• [Dataset excerpt]:
:::::
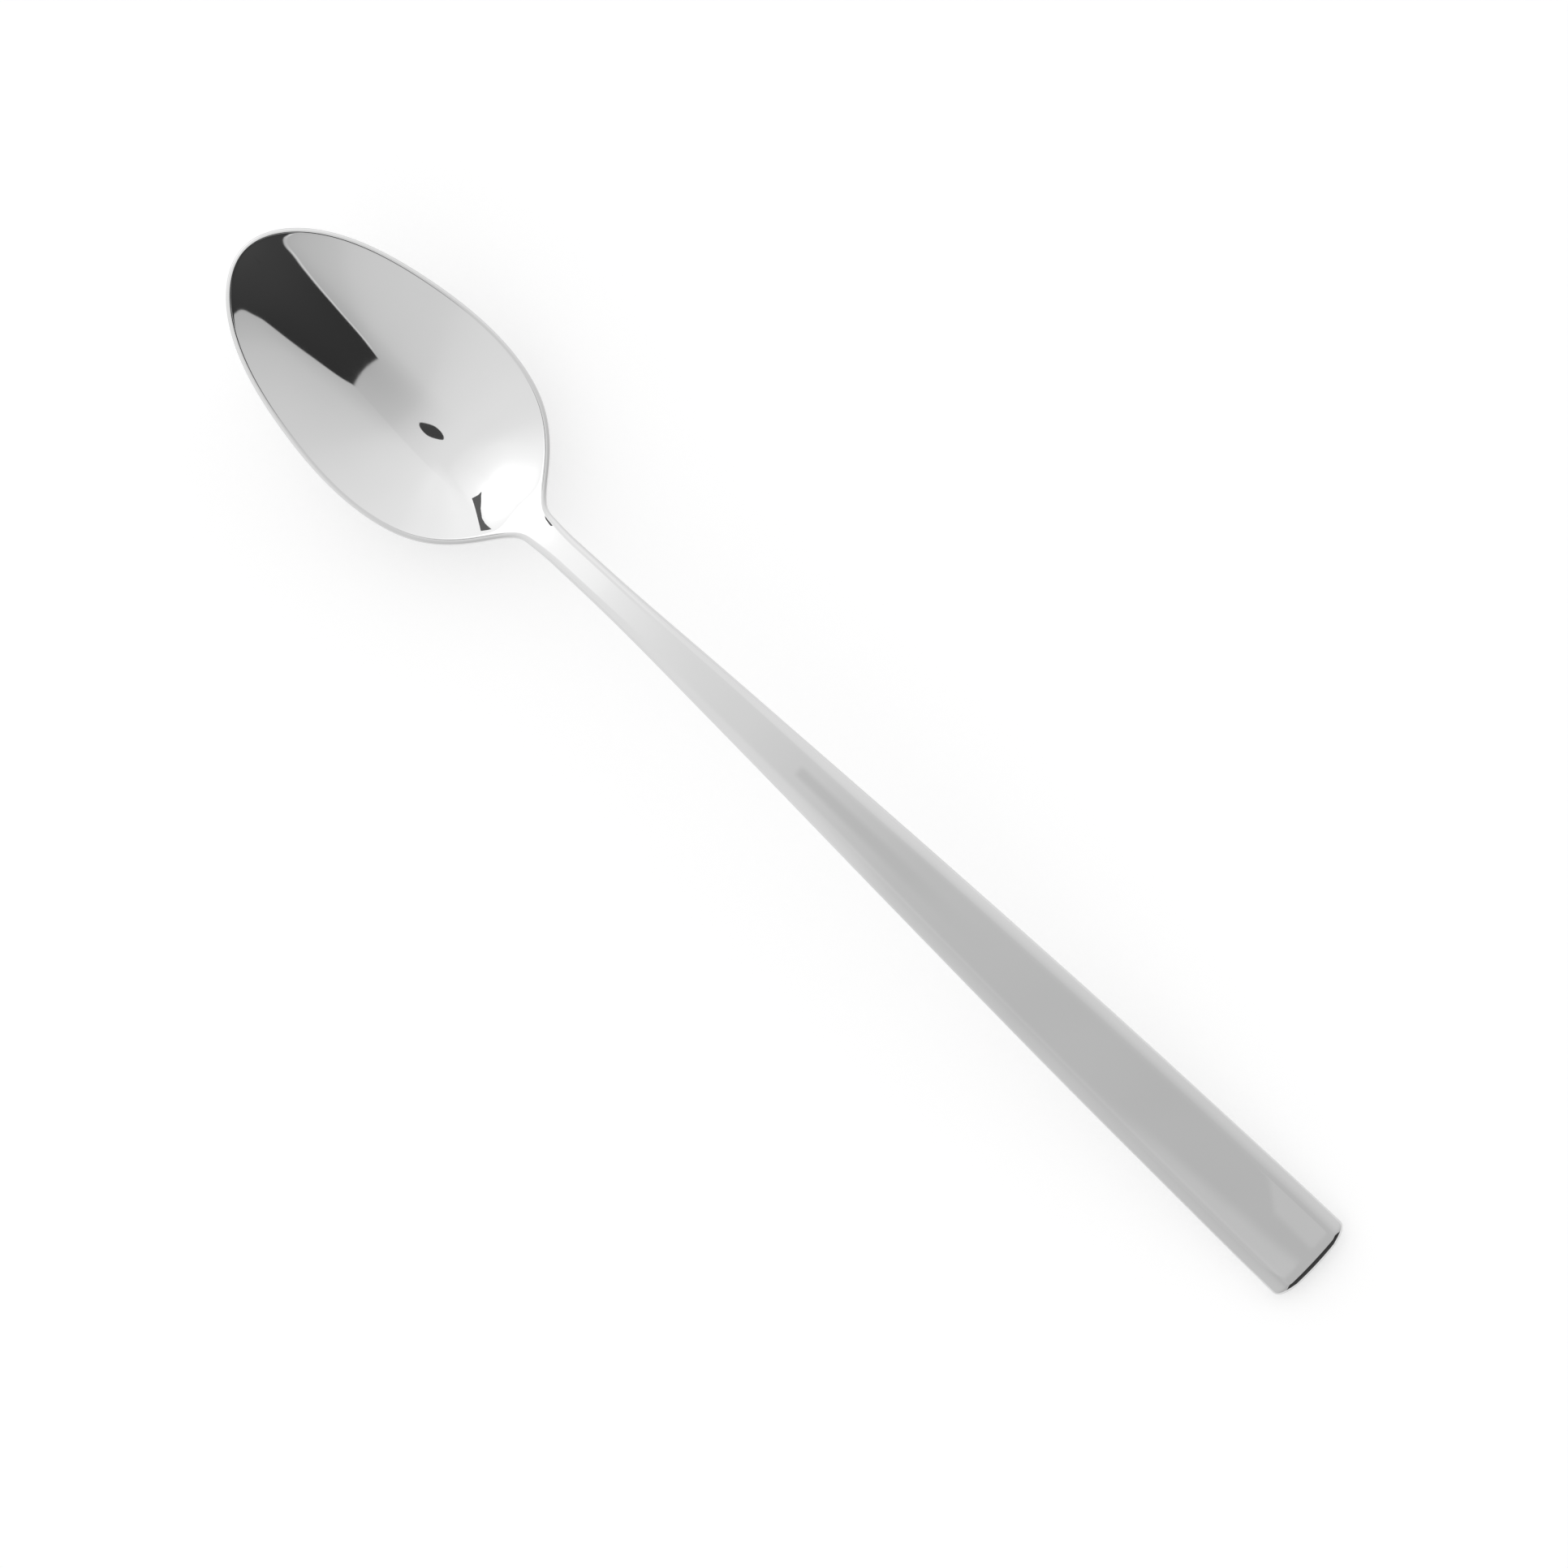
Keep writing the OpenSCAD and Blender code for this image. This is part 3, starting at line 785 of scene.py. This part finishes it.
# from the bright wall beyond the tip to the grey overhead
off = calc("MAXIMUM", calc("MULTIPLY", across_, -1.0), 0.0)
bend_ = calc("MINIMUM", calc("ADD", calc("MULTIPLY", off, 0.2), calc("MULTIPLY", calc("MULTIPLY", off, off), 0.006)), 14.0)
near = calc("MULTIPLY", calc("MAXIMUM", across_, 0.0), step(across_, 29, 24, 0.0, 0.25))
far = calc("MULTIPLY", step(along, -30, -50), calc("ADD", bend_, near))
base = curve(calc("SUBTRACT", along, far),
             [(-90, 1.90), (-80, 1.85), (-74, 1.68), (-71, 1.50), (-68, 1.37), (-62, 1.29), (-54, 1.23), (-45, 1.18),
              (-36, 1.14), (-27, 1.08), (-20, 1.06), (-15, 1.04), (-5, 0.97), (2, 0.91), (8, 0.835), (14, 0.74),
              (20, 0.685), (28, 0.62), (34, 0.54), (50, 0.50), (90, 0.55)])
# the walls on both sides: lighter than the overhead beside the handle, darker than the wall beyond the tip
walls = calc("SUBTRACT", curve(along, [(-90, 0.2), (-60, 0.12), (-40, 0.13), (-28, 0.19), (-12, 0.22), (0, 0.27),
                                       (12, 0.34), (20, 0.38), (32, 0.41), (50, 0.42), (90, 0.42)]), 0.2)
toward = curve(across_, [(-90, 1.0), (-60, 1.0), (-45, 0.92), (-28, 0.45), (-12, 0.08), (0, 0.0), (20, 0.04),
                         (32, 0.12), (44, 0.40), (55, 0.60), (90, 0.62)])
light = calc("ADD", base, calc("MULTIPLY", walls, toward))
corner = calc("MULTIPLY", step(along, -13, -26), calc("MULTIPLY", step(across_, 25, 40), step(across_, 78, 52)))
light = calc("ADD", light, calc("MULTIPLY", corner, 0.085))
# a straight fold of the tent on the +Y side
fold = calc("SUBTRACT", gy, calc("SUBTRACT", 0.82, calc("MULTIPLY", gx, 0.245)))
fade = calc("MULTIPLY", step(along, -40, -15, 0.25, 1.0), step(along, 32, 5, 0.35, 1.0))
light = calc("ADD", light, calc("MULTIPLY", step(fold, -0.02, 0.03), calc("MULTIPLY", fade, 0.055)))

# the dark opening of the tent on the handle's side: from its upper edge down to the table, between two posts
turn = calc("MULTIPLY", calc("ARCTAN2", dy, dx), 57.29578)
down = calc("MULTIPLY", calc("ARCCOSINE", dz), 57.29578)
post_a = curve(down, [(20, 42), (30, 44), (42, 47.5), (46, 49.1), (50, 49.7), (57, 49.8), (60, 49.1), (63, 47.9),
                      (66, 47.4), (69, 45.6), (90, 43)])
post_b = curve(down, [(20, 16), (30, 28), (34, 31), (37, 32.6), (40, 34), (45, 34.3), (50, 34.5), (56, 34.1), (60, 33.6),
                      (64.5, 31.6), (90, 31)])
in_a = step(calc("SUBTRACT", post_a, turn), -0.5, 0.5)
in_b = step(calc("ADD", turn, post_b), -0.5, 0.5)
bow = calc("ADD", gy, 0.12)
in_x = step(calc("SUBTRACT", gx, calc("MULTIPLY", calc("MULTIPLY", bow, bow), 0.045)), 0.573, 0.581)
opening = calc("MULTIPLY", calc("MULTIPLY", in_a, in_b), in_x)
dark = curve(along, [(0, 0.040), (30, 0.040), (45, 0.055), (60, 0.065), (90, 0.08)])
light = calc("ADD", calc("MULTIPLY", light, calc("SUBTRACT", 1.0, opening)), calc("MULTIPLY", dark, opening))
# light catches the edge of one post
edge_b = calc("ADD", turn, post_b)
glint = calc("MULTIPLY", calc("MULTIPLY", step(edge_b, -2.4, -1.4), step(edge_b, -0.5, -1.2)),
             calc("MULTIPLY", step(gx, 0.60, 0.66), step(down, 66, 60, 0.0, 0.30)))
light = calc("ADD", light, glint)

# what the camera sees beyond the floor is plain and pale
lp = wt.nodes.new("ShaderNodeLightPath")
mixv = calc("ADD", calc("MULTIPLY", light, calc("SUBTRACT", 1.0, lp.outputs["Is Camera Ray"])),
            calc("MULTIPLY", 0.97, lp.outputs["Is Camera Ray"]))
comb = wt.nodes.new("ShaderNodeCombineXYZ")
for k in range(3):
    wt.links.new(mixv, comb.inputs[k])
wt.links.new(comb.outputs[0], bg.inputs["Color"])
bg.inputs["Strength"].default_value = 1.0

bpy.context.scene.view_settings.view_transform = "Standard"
:::::
• [Exercise task]:
Extract the complete data, matching each line exactly.

• [Written solution]:
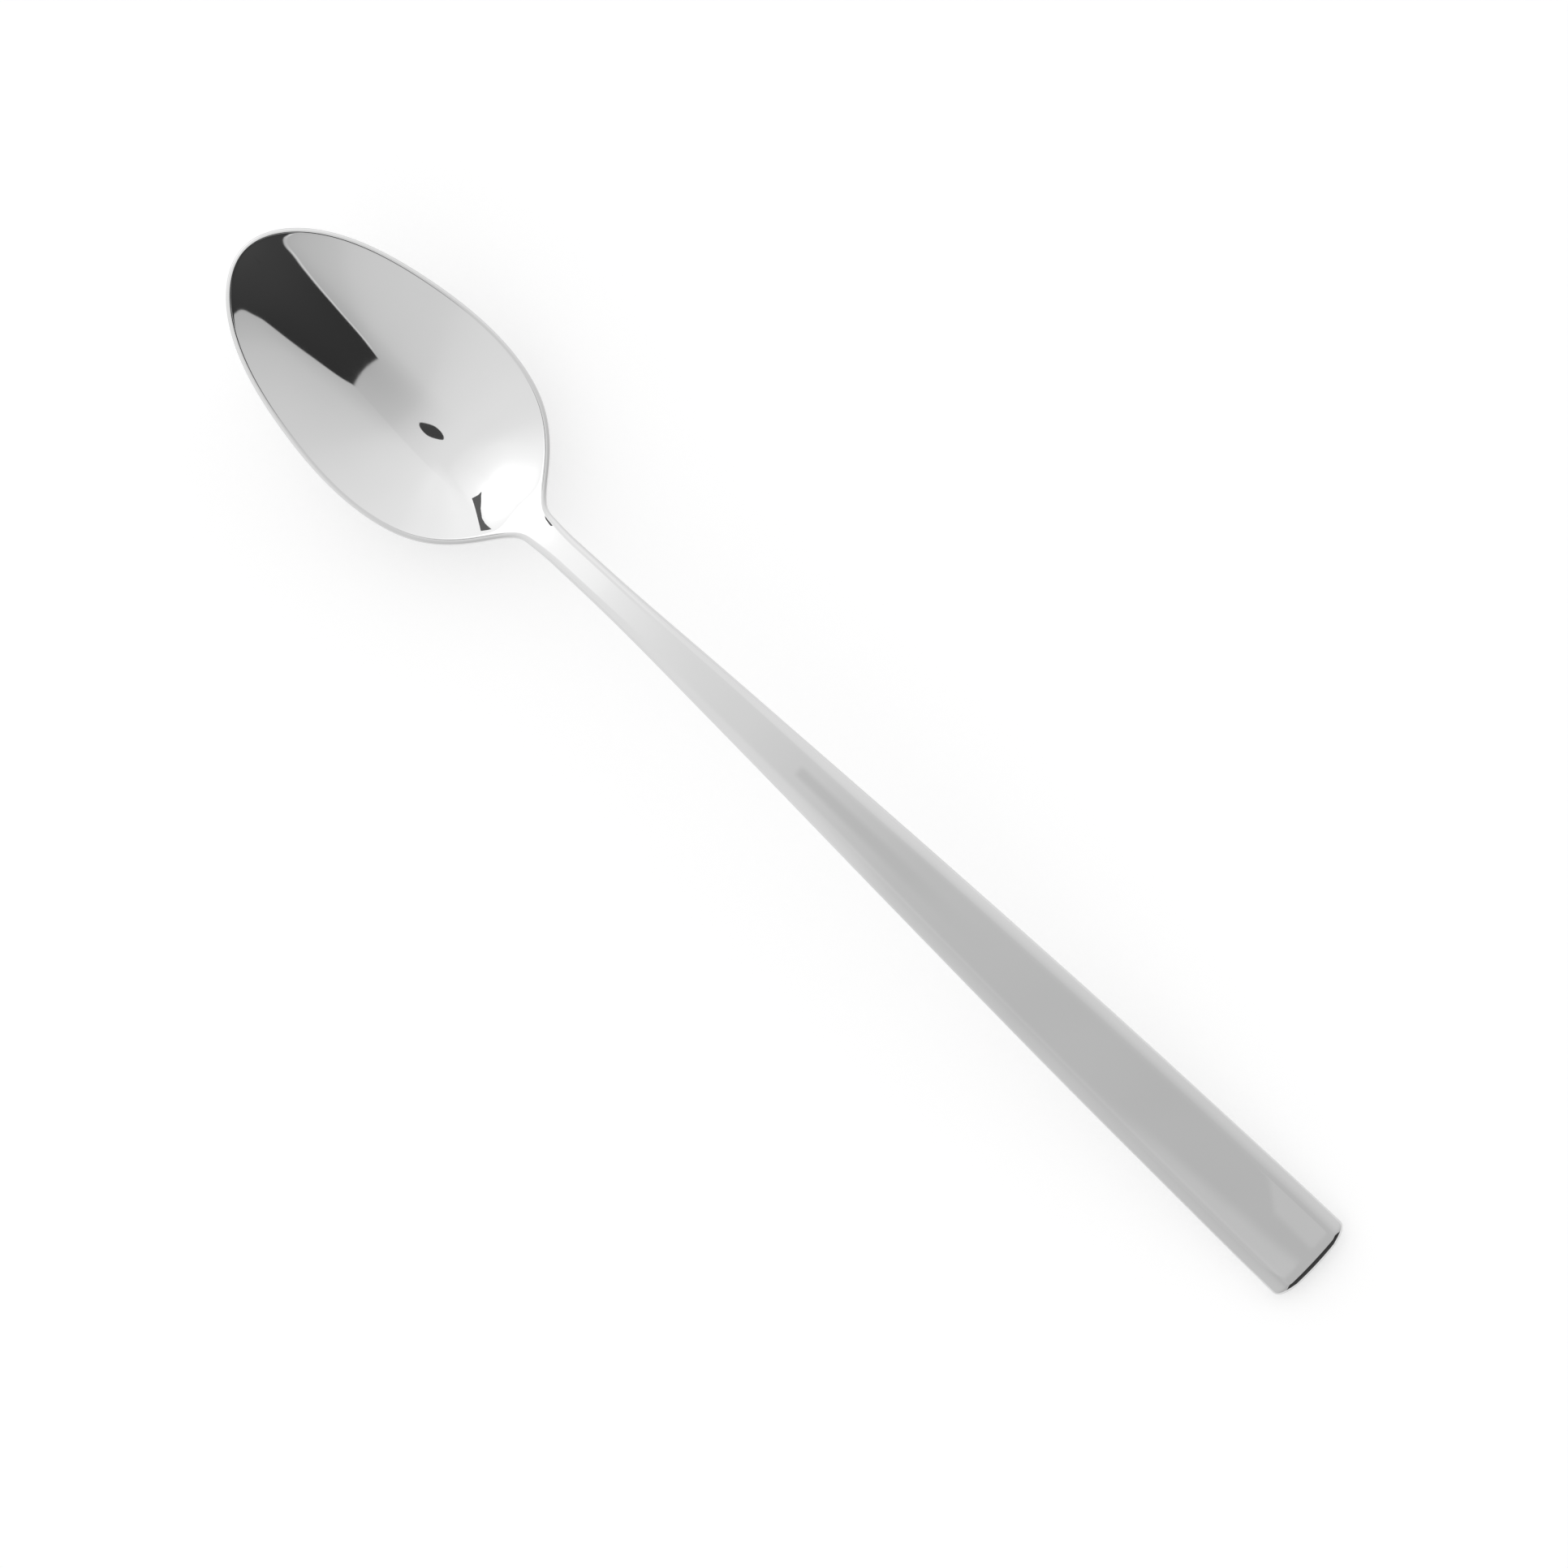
Keep writing the OpenSCAD and Blender code for this image. This is part 3, starting at line 785 of scene.py. This part finishes it.
# from the bright wall beyond the tip to the grey overhead
off = calc("MAXIMUM", calc("MULTIPLY", across_, -1.0), 0.0)
bend_ = calc("MINIMUM", calc("ADD", calc("MULTIPLY", off, 0.2), calc("MULTIPLY", calc("MULTIPLY", off, off), 0.006)), 14.0)
near = calc("MULTIPLY", calc("MAXIMUM", across_, 0.0), step(across_, 29, 24, 0.0, 0.25))
far = calc("MULTIPLY", step(along, -30, -50), calc("ADD", bend_, near))
base = curve(calc("SUBTRACT", along, far),
             [(-90, 1.90), (-80, 1.85), (-74, 1.68), (-71, 1.50), (-68, 1.37), (-62, 1.29), (-54, 1.23), (-45, 1.18),
              (-36, 1.14), (-27, 1.08), (-20, 1.06), (-15, 1.04), (-5, 0.97), (2, 0.91), (8, 0.835), (14, 0.74),
              (20, 0.685), (28, 0.62), (34, 0.54), (50, 0.50), (90, 0.55)])
# the walls on both sides: lighter than the overhead beside the handle, darker than the wall beyond the tip
walls = calc("SUBTRACT", curve(along, [(-90, 0.2), (-60, 0.12), (-40, 0.13), (-28, 0.19), (-12, 0.22), (0, 0.27),
                                       (12, 0.34), (20, 0.38), (32, 0.41), (50, 0.42), (90, 0.42)]), 0.2)
toward = curve(across_, [(-90, 1.0), (-60, 1.0), (-45, 0.92), (-28, 0.45), (-12, 0.08), (0, 0.0), (20, 0.04),
                         (32, 0.12), (44, 0.40), (55, 0.60), (90, 0.62)])
light = calc("ADD", base, calc("MULTIPLY", walls, toward))
corner = calc("MULTIPLY", step(along, -13, -26), calc("MULTIPLY", step(across_, 25, 40), step(across_, 78, 52)))
light = calc("ADD", light, calc("MULTIPLY", corner, 0.085))
# a straight fold of the tent on the +Y side
fold = calc("SUBTRACT", gy, calc("SUBTRACT", 0.82, calc("MULTIPLY", gx, 0.245)))
fade = calc("MULTIPLY", step(along, -40, -15, 0.25, 1.0), step(along, 32, 5, 0.35, 1.0))
light = calc("ADD", light, calc("MULTIPLY", step(fold, -0.02, 0.03), calc("MULTIPLY", fade, 0.055)))

# the dark opening of the tent on the handle's side: from its upper edge down to the table, between two posts
turn = calc("MULTIPLY", calc("ARCTAN2", dy, dx), 57.29578)
down = calc("MULTIPLY", calc("ARCCOSINE", dz), 57.29578)
post_a = curve(down, [(20, 42), (30, 44), (42, 47.5), (46, 49.1), (50, 49.7), (57, 49.8), (60, 49.1), (63, 47.9),
                      (66, 47.4), (69, 45.6), (90, 43)])
post_b = curve(down, [(20, 16), (30, 28), (34, 31), (37, 32.6), (40, 34), (45, 34.3), (50, 34.5), (56, 34.1), (60, 33.6),
                      (64.5, 31.6), (90, 31)])
in_a = step(calc("SUBTRACT", post_a, turn), -0.5, 0.5)
in_b = step(calc("ADD", turn, post_b), -0.5, 0.5)
bow = calc("ADD", gy, 0.12)
in_x = step(calc("SUBTRACT", gx, calc("MULTIPLY", calc("MULTIPLY", bow, bow), 0.045)), 0.573, 0.581)
opening = calc("MULTIPLY", calc("MULTIPLY", in_a, in_b), in_x)
dark = curve(along, [(0, 0.040), (30, 0.040), (45, 0.055), (60, 0.065), (90, 0.08)])
light = calc("ADD", calc("MULTIPLY", light, calc("SUBTRACT", 1.0, opening)), calc("MULTIPLY", dark, opening))
# light catches the edge of one post
edge_b = calc("ADD", turn, post_b)
glint = calc("MULTIPLY", calc("MULTIPLY", step(edge_b, -2.4, -1.4), step(edge_b, -0.5, -1.2)),
             calc("MULTIPLY", step(gx, 0.60, 0.66), step(down, 66, 60, 0.0, 0.30)))
light = calc("ADD", light, glint)

# what the camera sees beyond the floor is plain and pale
lp = wt.nodes.new("ShaderNodeLightPath")
mixv = calc("ADD", calc("MULTIPLY", light, calc("SUBTRACT", 1.0, lp.outputs["Is Camera Ray"])),
            calc("MULTIPLY", 0.97, lp.outputs["Is Camera Ray"]))
comb = wt.nodes.new("ShaderNodeCombineXYZ")
for k in range(3):
    wt.links.new(mixv, comb.inputs[k])
wt.links.new(comb.outputs[0], bg.inputs["Color"])
bg.inputs["Strength"].default_value = 1.0

bpy.context.scene.view_settings.view_transform = "Standard"